One definition of justice is "giving to each what he or she is due." The problem is knowing what is "due". Functionally, "justice" is a set of universal principles which guide people in judging what is right and what is wrong, no matter what culture and society they live in. Justice is one of the four cardinal virtues of classical moral philosophy, along with courage, temperance (self-control) and prudence (efficiency). (Added to these are the three religious virtues of faith, hope and charity.) Virtues or "good habits" help individuals to develop fully their human potentials, thus enabling them to serve their own self-interests as well as work in harmony with others for their common good. The ultimate purpose of all the virtues is to elevate the dignity and sovereignty of the human person.
While often confused, justice is distinct from the virtue of charity. Charity, derived from the Latin word caritas, or "divine love," is the soul of justice. Justice supplies the material foundation for charity. While justice deals with the substance and rules for guiding ordinary, everyday human interactions, charity deals with the spirit of human interactions and with those exceptional cases where strict application of the rules is not appropriate or sufficient. Charity offers expedients during times of hardship. Charity compels us to give to relieve the suffering of a person in need. The highest aim of charity is the same as the highest aim of justice: to elevate each person to where he does not need charity but can become charitable himself. True charity involves giving without any expectation of return. But it is not a substitute for justice.
The mandate "Justice, Justice, thou shalt pursue," we are reminded by the Old Testament, involves the highest duty each person owes to God. (Deut. 16:20). Pursuing justice is a moral imperative. It is not a zero-sum game where one gains only at the expense of another. By pursuing true economic justice, everyone can come out a winner, everyone gains dignity. Aristotle in his Ethics divided justice into two parts: Commutative justice and distributive justice. (See The Oxford English Dictionary.) The first deals with exchanges of equal or equivalent value between individuals or groups of individuals. The second deals with a distribution or division of something among various people interacting together in shares proportionate to what each one deserves. These virtues impact directly on the behavior of individuals, not institutions. The late Father William Ferree discovered in the writings of Pope Pius XI a major breakthrough in moral philosophy. (See works by Rev.
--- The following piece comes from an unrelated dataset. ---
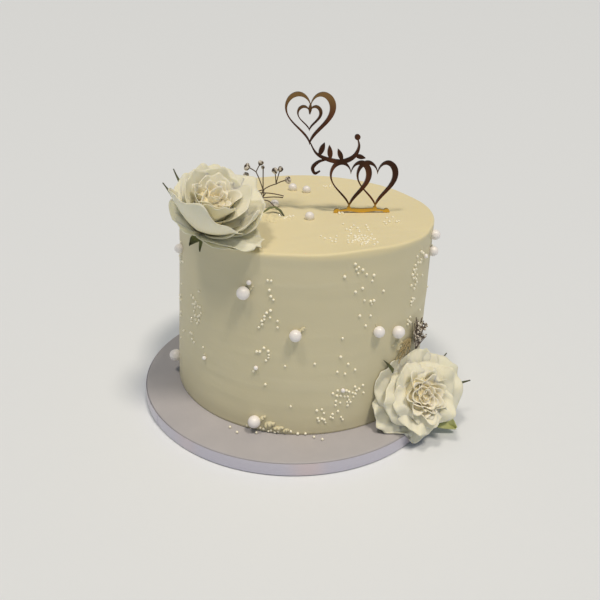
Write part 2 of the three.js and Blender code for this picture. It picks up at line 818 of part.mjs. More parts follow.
/** The topper: the sheet cut level at the foot, stood on the icing and turned. */
function topper() {
  const floor = new THREE.BoxGeometry(120, 10, 10).translate(0, -5, 0);
  const flat = topperSheet().subtract(solid(floor));
  const geometry = geometryOf(flat).rotateX(Math.PI / 2).rotateZ(rad(TOPPER_FOOT.turn));
  return geometry.translate(TOPPER_FOOT.x, TOPPER_FOOT.y, BOARD_HEIGHT + CAKE_HEIGHT + GAP);
}

// Materials, one for each finish.
const material = (colour, roughness, metalness = 0) =>
  new THREE.MeshStandardMaterial({ color: colour, roughness, metalness });
const FINISH = {
  board: material("#cbc8cc", 0.55),
  ribbon: material("#a9a9bb", 0.4),
  icing: material("#d9cfa6", 0.6),
  pearl: material("#f1eff0", 0.35),
  petal: material("#dcdccb", 0.65),
  calyx: material("#5d6a3c", 0.7),
  sprig: material("#6b6255", 0.8),
  gold: material("#8a6a35", 0.2, 1),
};

const cake = new THREE.Group();

/** Adds one named piece to the cake. */
function place(name, geometry, finish) {
  const mesh = new THREE.Mesh(geometry, finish);
  mesh.name = name;
  cake.add(mesh);
}

const overBoard = BOARD_HEIGHT + GAP;
const boardRoom = [
  [0, -1],
  [BOARD_RADIUS + GAP, -1],
  [BOARD_RADIUS + GAP, overBoard],
  [0, overBoard],
];
const clearOfCake = solid(cakeBody(GAP)).add(solid(turned(boardRoom, ROUND_SIDES)));
const clearOfTop = clearOfCake.add(calyx(ROSE_TOP, SEPALS_TOP, GAP)).add(sprigTop(GAP));
const clearOfFoot = clearOfCake.add(calyx(ROSE_FOOT, SEPALS_FOOT, GAP)).add(sprigFoot(GAP));
const roseTop = rose(ROSE_TOP, clearOfTop);
const roseFoot = rose(ROSE_FOOT, clearOfFoot);
const topSprig = sprigTop(0).subtract(clearOfCake);
const footSprig = sprigFoot(0).subtract(clearOfCake);
const calyxTop = calyx(ROSE_TOP, SEPALS_TOP, 0).subtract(clearOfCake.add(sprigTop(GAP)));
const calyxFoot = calyx(ROSE_FOOT, SEPALS_FOOT, 0).subtract(clearOfCake.add(sprigFoot(GAP)));
const topperGeometry = topper();
const pearls = pearlPlaces().map(({ place: middle, radius }) =>
  new THREE.IcosahedronGeometry(radius, 1).translate(middle.x, middle.y, middle.z),
);
const neighbours = [roseTop, roseFoot, calyxTop, calyxFoot, topSprig, footSprig];
neighbours.push(solid(topperGeometry), ...pearls.map(solid));

place("board", board(), FINISH.board);
place("board_ribbon", ribbon(), FINISH.ribbon);
place("iced_cake", geometryOf(icedCake(neighbours)), FINISH.icing);
pearls.forEach((geometry, i) => place("pearl_" + (i + 1), geometry, FINISH.pearl));
place("rose_top", geometryOf(roseTop), FINISH.petal);
place("rose_foot", geometryOf(roseFoot), FINISH.petal);
place("calyx_top", geometryOf(calyxTop), FINISH.calyx);
place("calyx_foot", geometryOf(calyxFoot), FINISH.calyx);
place("sprig_top", geometryOf(topSprig), FINISH.sprig);
place("sprig_foot", geometryOf(footSprig), FINISH.sprig);
place("topper", topperGeometry, FINISH.gold);

export default cake;
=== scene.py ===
import math

import bpy
import numpy as np
from mathutils import Matrix, Vector


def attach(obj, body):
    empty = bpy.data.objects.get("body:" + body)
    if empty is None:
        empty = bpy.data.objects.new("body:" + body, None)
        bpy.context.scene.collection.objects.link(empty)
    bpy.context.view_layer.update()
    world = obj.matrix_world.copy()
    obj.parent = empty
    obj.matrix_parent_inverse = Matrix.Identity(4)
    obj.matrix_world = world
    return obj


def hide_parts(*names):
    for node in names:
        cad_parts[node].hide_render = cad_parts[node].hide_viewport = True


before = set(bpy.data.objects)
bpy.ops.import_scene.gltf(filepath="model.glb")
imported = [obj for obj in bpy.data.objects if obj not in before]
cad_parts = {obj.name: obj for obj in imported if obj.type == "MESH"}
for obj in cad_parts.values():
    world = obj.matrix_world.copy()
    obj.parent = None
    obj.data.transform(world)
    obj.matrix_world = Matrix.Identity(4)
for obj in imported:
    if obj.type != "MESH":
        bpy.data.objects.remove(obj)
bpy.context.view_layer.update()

# The board.
# A round of stiff card wrapped in pale foil paper, which is turned over the edge and faintly
# mottled by handling. The cake stands on it, a little behind its middle.
BOARD_RADIUS = 0.1262
BOARD_HEIGHT = 0.012
BOARD_EDGE = 0.0012
BOARD_SIDES = 256
# The turn past which an edge of the board or the ribbon is shaded sharp.
SHARP_TURN = math.radians(40)


def tone(red, green, blue):
    """A colour from the eight-bit values it is seen as on a screen, in linear light."""
    seen = np.array([red, green, blue]) / 255
    linear = np.where(seen <= 0.04045, seen / 12.92, ((seen + 0.055) / 1.055) ** 2.4)
    return (*linear, 1)


class Wire:
    """One socket of a node tree, so that maths on its value is written as maths."""

    def __init__(self, tree, socket):
        self.tree = tree
        self.socket = socket

    def __add__(self, other):
        return self.tree.maths("ADD", self, other)

    def __radd__(self, other):
        return self.tree.maths("ADD", other, self)

    def __sub__(self, other):
        return self.tree.maths("SUBTRACT", self, other)

    def __rsub__(self, other):
        return self.tree.maths("SUBTRACT", other, self)

    def __mul__(self, other):
        return self.tree.maths("MULTIPLY", self, other)

    def __rmul__(self, other):
        return self.tree.maths("MULTIPLY", other, self)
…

William Ferree, S.M., Ph.D., including The Act of Social Justice, [Washington, D.C.: Catholic University, 1942] and Introduction to Social Justice, [New York: The Paulist Press 1948]) Pius XI pointed out that "social virtues" are separate but complementary to the "individual virtues." While individual virtues describe the moral quality of our individual actions, social virtues describe the moral quality of our institutions. For example, individuals may act justly within unjust institutions, and vice versa. Thus, "social justice" focuses on human institutions and the principles of justice which guide their formation, development, and restructuring. Social institutions affect the behavior of individuals but they are not flesh-and-blood human beings themselves.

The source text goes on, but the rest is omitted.